The scratchpad technique is handled internally by DocETL, allowing users to define complex reduce operations without worrying about the complexities of state management across batches. Users provide their reduce and fold prompts focusing on the desired output, while DocETL uses the scratchpad technique behind the scenes to ensure accurate tracking of trends and efficient processing of large datasets.
Value Sampling
For very large groups, you can use value sampling to process a representative subset of the data. This can significantly reduce processing time and costs.

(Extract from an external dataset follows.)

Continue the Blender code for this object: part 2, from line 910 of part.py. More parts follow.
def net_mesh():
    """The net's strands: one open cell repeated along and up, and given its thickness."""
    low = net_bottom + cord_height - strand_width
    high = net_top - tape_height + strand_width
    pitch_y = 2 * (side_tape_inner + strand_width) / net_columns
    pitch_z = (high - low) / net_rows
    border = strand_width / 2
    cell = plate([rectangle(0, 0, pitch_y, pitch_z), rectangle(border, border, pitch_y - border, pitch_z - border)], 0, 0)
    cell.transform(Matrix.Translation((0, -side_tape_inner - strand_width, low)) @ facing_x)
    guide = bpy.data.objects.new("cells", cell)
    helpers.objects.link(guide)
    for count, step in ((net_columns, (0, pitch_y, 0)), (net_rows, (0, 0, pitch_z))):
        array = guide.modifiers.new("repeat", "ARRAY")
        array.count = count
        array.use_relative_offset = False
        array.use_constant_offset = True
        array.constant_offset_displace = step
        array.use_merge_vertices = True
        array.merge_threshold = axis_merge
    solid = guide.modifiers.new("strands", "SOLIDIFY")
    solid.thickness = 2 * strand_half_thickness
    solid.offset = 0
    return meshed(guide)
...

The following table outlines the available value sampling methods:
Method | Description |
---|---|
random | Randomly select a subset of values |
first_n | Select the first N values |
cluster | Use K-means clustering to select representative samples |
semantic_similarity | Select samples based on semantic similarity to a query |
To enable value sampling, add a value_sampling
configuration to your reduce operation. The configuration should specify the method, sample size, and any additional parameters required by the chosen method.

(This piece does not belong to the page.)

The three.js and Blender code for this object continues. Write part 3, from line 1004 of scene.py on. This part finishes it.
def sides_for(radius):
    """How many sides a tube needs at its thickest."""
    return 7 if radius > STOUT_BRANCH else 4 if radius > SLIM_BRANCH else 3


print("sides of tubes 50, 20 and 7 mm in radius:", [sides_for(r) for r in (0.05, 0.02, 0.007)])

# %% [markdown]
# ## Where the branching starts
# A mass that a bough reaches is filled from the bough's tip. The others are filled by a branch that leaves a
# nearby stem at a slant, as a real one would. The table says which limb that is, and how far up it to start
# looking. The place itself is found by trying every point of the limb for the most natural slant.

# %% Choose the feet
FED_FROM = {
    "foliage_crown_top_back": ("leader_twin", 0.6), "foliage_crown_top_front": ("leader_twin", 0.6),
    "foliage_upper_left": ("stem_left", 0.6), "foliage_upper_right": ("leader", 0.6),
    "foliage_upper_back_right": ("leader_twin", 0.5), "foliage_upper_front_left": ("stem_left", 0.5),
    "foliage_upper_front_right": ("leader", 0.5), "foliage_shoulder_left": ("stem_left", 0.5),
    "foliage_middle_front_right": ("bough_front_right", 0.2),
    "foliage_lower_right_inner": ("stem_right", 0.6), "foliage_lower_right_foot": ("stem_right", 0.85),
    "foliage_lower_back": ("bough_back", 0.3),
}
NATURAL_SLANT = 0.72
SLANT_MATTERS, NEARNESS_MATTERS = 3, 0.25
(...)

Value Sampling Configuration
- name: sampled_reduce
type: reduce
reduce_key: product_id
prompt: |
Summarize the reviews for product {{ inputs[0].product_id }}:
{% for item in inputs %}
Review {{ loop.index }}: {{ item.review }}
{% endfor %}
value_sampling:
enabled: true
method: cluster
sample_size: 50
output:
schema:
summary: string
In this example, the Reduce operation will use K-means clustering to select a representative sample of 50 reviews for each product_id.

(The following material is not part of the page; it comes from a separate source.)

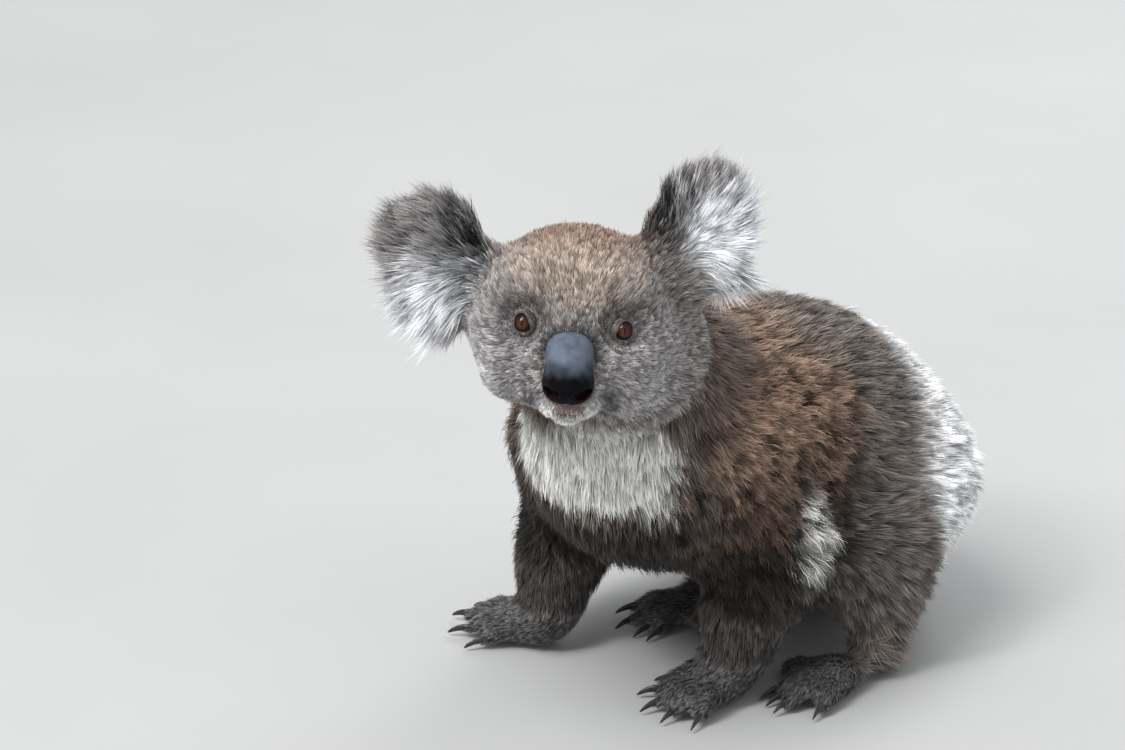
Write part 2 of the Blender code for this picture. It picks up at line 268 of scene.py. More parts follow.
def refined(mesh):
    for more in (3, 0):
        bm = bmesh.new()
        bm.from_mesh(mesh)
        centres = in_head(np.array([face.calc_center_median() for face in bm.faces]))
        chosen = near_features(centres, more)
        edges = {edge for face, near in zip(bm.faces, chosen) if near for edge in face.edges}
        bmesh.ops.subdivide_edges(bm, edges=sorted(edges, key=lambda e: e.index), cuts=1, use_grid_fill=True)
        bmesh.ops.triangulate(bm, faces=[face for face in bm.faces if len(face.verts) > 4])
        bm.to_mesh(mesh)
        bm.free()
        points = points_of(mesh)
        fine = near_features(in_head(points), more)[:, None]
        move_points(mesh, np.where(fine, eased(mesh, points, 3), points))


def bump_out(mesh, amount):
    """Move a mesh's points out along its normals by an amount in millimetres."""
    move_points(mesh, points_of(mesh) + points_of(mesh, "normal") * amount[:, None] * MM)


def off_egg(places, centre, radii):
    """How far from the middle of an egg each place is, as a share of the way to its edge."""
    return length((places - np.array(centre)) / np.array(radii))


def swell(places, centre, radii):
    """1 in the middle of an egg, falling smoothly to 0 at its edge."""
    return np.cos(np.minimum(off_egg(places, centre, radii), 1) * pi) / 2 + 0.5


def ridge(distances, width):
    """1 along a line, falling off on both sides of it over about this width."""
    return np.exp(-(distances / width) ** 2)


NOSE_HIGH, NOSE_HALF_WIDE, NOSE_HALF_TALL = -24.6, 16.7, 23.4


def nose_outline(places):
    """How far out from the middle of the nose pad each place is, seen from in front: 1 at its edge."""
    across, high = abs(places[:, 1]) / NOSE_HALF_WIDE, abs(places[:, 2] - NOSE_HIGH) / NOSE_HALF_TALL
    return (across ** 3 + high ** 3) ** (1 / 3)


MOUTH_HIGH, MOUTH_HALF, MOUTH_DROOP = -54.5, 21.0, 7  # its middle, half its width, its corners' drop


def mouth_gap(places):
    """How far above the line of the closed lips each place is, and how fully the line is there."""
    ahead, left, above = places.T
    line = MOUTH_HIGH - MOUTH_DROOP * (left / MOUTH_HALF) ** 2
    there = ramp(MOUTH_HALF + 2 - abs(left), 0, 6) * ramp(ahead, -2, 6)
    return above - line, there


CHIN_OUT, JAWS_OUT, CHEEKS_IN, NOSE_SEAT = 4.5, 5, 6, 9


def fold_face(mesh):
    """The closed lips, the groove down to them from the nose, and a crease beside each corner.
    The chin and jaws are fuller than in the solids, the cheeks flatter, and the nose has a seat."""
    places = in_head(points_of(mesh))
    gap, there = mouth_gap(places)
    lips = -1.5 * ridge(gap, 0.9) + 0.9 * ridge(gap + 3.2, 2.2)
    lips += 0.5 * ridge(gap - 3.0, 2.0)
    left = places[:, 1]
    philtrum = -0.9 * ridge(left, 0.8) * ramp(gap, -0.5, 1) * (places[:, 0] > 0)
    chin = CHIN_OUT * swell(places, (20, 0, -57), (20, 21, 11))
    crease = length((places[:, 1:] - (0, -50)) * (1 / 22, 1 / 13))
    crease = -1.4 * ridge(crease - 1, 0.09) * ramp(abs(left), 12, 18) * ramp(places[:, 0], -8, 0)
    cheeks = sum(swell(places, (-16, 66 * way, -32), (44, 26, 26)) for way in (-1, 1))
    jaws = sum(swell(places, (0, 38 * way, -60), (32, 22, 14)) for way in (-1, 1))
    bump_out(mesh, chin + JAWS_OUT * jaws - CHEEKS_IN * cheeks)
    bump_out(mesh, lips * there + philtrum * there + crease)
    places = in_head(points_of(mesh))
    places[:, 0] -= NOSE_SEAT * ramp(1 - nose_outline(places), 0.08, 0.4) * (places[:, 0] > 0)
    move_points(mesh, eye_middle + places @ HEAD.T * MM)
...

For semantic similarity sampling, you can use a query to select the most relevant samples. This is particularly useful when you want to focus on specific aspects of the data.
Semantic Similarity Sampling
- name: sampled_reduce_sem_sim
type: reduce
reduce_key: product_id
prompt: |
Summarize the reviews for product {{ inputs[0].product_id }}, focusing on comments about battery life and performance:
{% for item in inputs %}
Review {{ loop.index }}: {{ item.review }}
{% endfor %}
value_sampling:
enabled: true
method: sem_sim
sample_size: 30
embedding_model: text-embedding-3-small
embedding_keys:
- review
query_text: "Battery life and performance"
output:
schema:
summary: string
In this example, the Reduce operation will use semantic similarity to select the 30 reviews most relevant to battery life and performance for each product_id. This allows you to focus the summarization on specific aspects of the product reviews.
Lineage
The Reduce operation supports lineage, which allows you to track the original input data for each output. This can be useful for debugging and auditing. To enable lineage, add a lineage
configuration to your reduce operation, specifying the keys to include in the lineage. For example:
- name: summarize_reviews_by_category
type: reduce
reduce_key: category
prompt: |
Summarize the reviews for category {{ inputs[0].category }}:
{% for item in inputs %}
Review {{ loop.index }}: {{ item.review }}
{% endfor %}
output:
schema:
summary: string
lineage:
- product_id
This output will include a list of all product_ids for each category in the lineage, saved under the key summarize_reviews_by_category_lineage
.
Best Practices
- Choose Appropriate Keys: Select
reduce_key
(s) that logically group your data for the desired aggregation. - Design Effective Prompts: Create prompts that clearly instruct the model on how to aggregate or summarize the grouped data.
- Consider Data Size: For large datasets, use incremental folding and value sampling to manage processing efficiently.
- Optimize Your Pipeline: Use
docetl build pipeline.yaml
to optimize your pipeline, which can introduce efficient merge operations and resolve steps if needed. - Balance Precision and Efficiency: When dealing with very large groups, consider using value sampling to process a representative subset of the data.